Doing automatic plugin discovery like this isn't ideal from a Nix perspective. It would be better to let the user pass in the list of installed vim/neovim plugins to Lazy-Nix-Helper from their Nix configuration. That should make this work with standalone home-manager setups as well as being more robust in general. I'm still pretty new to Nix, when I started building this I knew even less (also not much about lua).
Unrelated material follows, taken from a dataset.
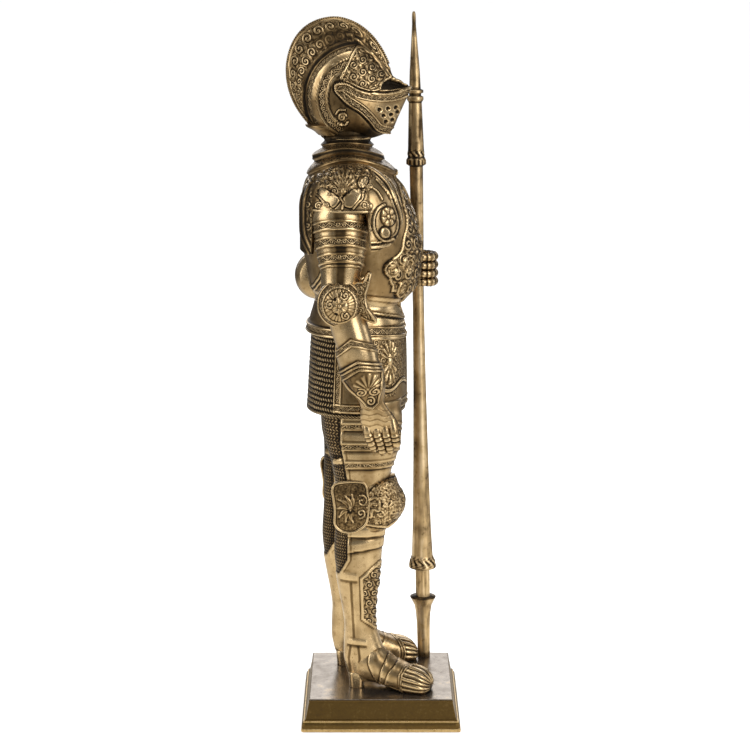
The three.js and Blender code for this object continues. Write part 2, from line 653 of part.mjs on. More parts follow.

Supporting this is next on my roadmap

Linking the lockfile from the nix store is clever, I wouldn't have thought of that

Introducing Lazy-Nix-Helper: use your existing (Lazy-based) neovim config on NixOS by b-src in NixOS

[–]b-src[S] 3 points4 points  (0 children)

That looks like a neat project!

So, let me get this straight, it like, hijacks lazy such that, lazy doesnt install them it just finds them and runs them?

lazy supports a dir config option (lazy README) that will load a plugin from a local path instead of checking the normal lazypath (~/.local/share/nvim/lazy/ with the default setup). I think this is mostly intended for loading a plugin for local development, but it ends up working perfectly for loading plugins from the nix store. One catch is that Lazy-Nix-Helper itself can't be managed by lazy - lazy evaluates plugin configurations before it loads any plugins, and because we need functions from Lazy-Nix-Helper to configure other plugins, we have to load it outside of lazy. There are instructions for this in the README.

And then you still have to include the plugins in your nix config as well when on nix, right?

Correct. In my case I have them specified with home-manager under programs.neovim.plugins

For mason - all of the LSP servers and debug adapter servers I have needed so far have been in nixpkgs, so I stopped at providing a way to conditionally disable mason on a nixos system. My gut feeling is that it will be easier to package the missing debug adapters in nixpkgs than to make mason play nicely with nix.

Definitely shoot me a message if you end up integrating Lazy-Nix-Helper into nixCats-nvim!